Ela chegou até mesmo a subir para 7,5% em agosto nessa base de comparação, recuando novamente para 7,1% em setembro. No mês passado, os serviços mostraram um resultado mais favorável, com variação de 0,33%, abaixo do 0,59% do mês anterior, segundo a LCA Consultores.

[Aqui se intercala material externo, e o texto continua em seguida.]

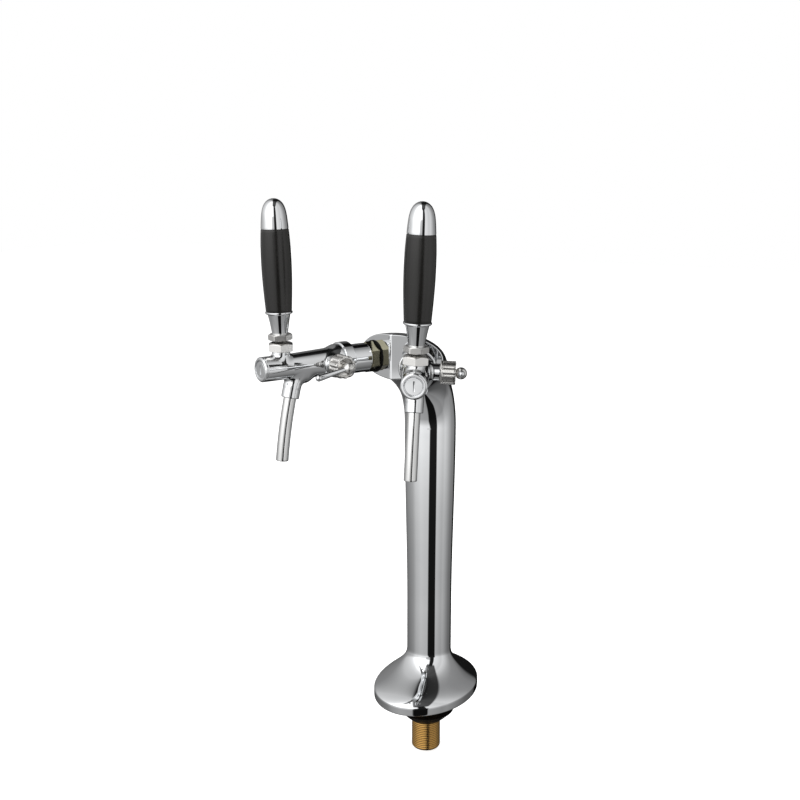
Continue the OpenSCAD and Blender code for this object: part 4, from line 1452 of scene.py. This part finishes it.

A queda relativamente moderada da renda, mesmo num cenário de forte contração da economia, contribui para explicar a resistência da inflação, segundo analistas. No trimestre de junho a agosto, o rendimento médio caiu 1,7%, descontada a inflação, em relação ao mesmo período do ano passado, de acordo com o IBGE. Também tem peso aí a inércia, o fenômeno pelo qual a inflação passada alimenta a futura, numa economia com grau elevado de indexação. Com a influência desses fatores, a inflação demora a cair, apesar de uma retração do PIB estimada em cerca de 7% no acumulado de 2015 e 2016 e de um forte salto no desemprego. No período de junho a agosto, a desocupação ficou em 11,8%, bem em acima dos 8,7% do mesmo intervalo de 2015.
Neste ano, a chamada inflação subjacente de serviços, que exclui quatro grupos de itens mais voláteis, está em queda mais forte no acumulado em 12 meses, recuando de 9,4% no fim de 2015 para 6,9% em setembro deste ano. No entanto, houve leve alta de agosto para o mês passado, de 0,4% para 0,42%. Em outubro, deve avançar 0,53%, segundo estimativas do economista Fabio Romão, da LCA.
Apresentado pelo BC no relatório de inflação de setembro, essa medida tem como objetivo identificar melhor a tendência das cotações de serviços, eliminando os itens que podem dificultar esse processo: os grupos de turismo (passagem aérea, hotel e excursão), serviços domésticos, cursos e comunicação.
Nas contas de Romão, essa inflação subjacente de serviços em 12 meses deverá seguir em baixa, mas terá um processo mais lento de queda daqui para a frente. Deve terminar 2016 em 6,8% e 2016 em 6,2%. Para o grupo original de serviços, o recuo será parecido, fechando este ano em 7% e o próximo em 6,3%.
Coordenador do Centro de Políticas Públicas do Insper, o economista Naercio Menezes tem ressaltado que o salário real (descontada a inflação) tem caído menos agora do que em outros episódios de contração mais forte da atividade. Em 1999 e 2003, por exemplo, o rendimento real teve recuos na casa de 7% a 8%. Na visão de Naercio, o salário cai menos na atual recessão porque uma parcela maior dos trabalhadores tem vencimentos próximos ao salário mínimo, devido à adoção da regra do reajuste do piso em 2007. Por ela, o mínimo é corrigido pela inflação do ano anterior, acrescido da variação do PIB de dois anos antes. Com isso, o piso teve aumentos bem maiores do que o salário médio.
Romão, por sua vez, avalia que o aumento da formalização no mercado de trabalho na última década também contribui para a queda menor da renda, mesmo num ambiente recessivo. Hoje, há mais trabalhadores favorecidos pelos dissídios salariais que ocorrem anualmente.
Em relatório, o economista-chefe do Itaú Unibanco, Mario Mesquita, diz acreditar que "a evolução dos dados e das notícias" vai permitir um corte de 0,5 ponto na próxima reunião do Copom, marcada para o fim de novembro. No entanto, ele admite que o tom do comunicado do BC, "principalmente em relação ao comportamento da inflação de serviços", sugere que a probabilidade de mais um corte de 0,25 ponto tenha aumentado".
Para Romão, a trajetória da inflação de serviços subjacente não abre espaço para uma redução agressiva da taxa Selic. Como ocorre desde meados de 2008, diz ele, essa medida deve continuar acima de 6% - o teto da banda de tolerância da meta de inflação de 2017.
Além disso, haverá uma recuperação gradual da demanda, lembra ele. Nesse cenário, Romão avalia que o BC deverá promover um "ajuste cauteloso das condições monetárias" ao longo dos próximos dois anos, apostando que não haverá cortes agressivos dos juros. A LCA espera que a taxa Selic, atualmente em 14% ao ano, terminará 2017 em 11,75%. Alguns economistas são mais otimistas, prevendo que o BC cortará a Selic para 10% ou até menos no ano que vem, por acreditarem que a grande ociosidade na economia e a piora adicional do mercado de trabalho vão derrubar a inflação.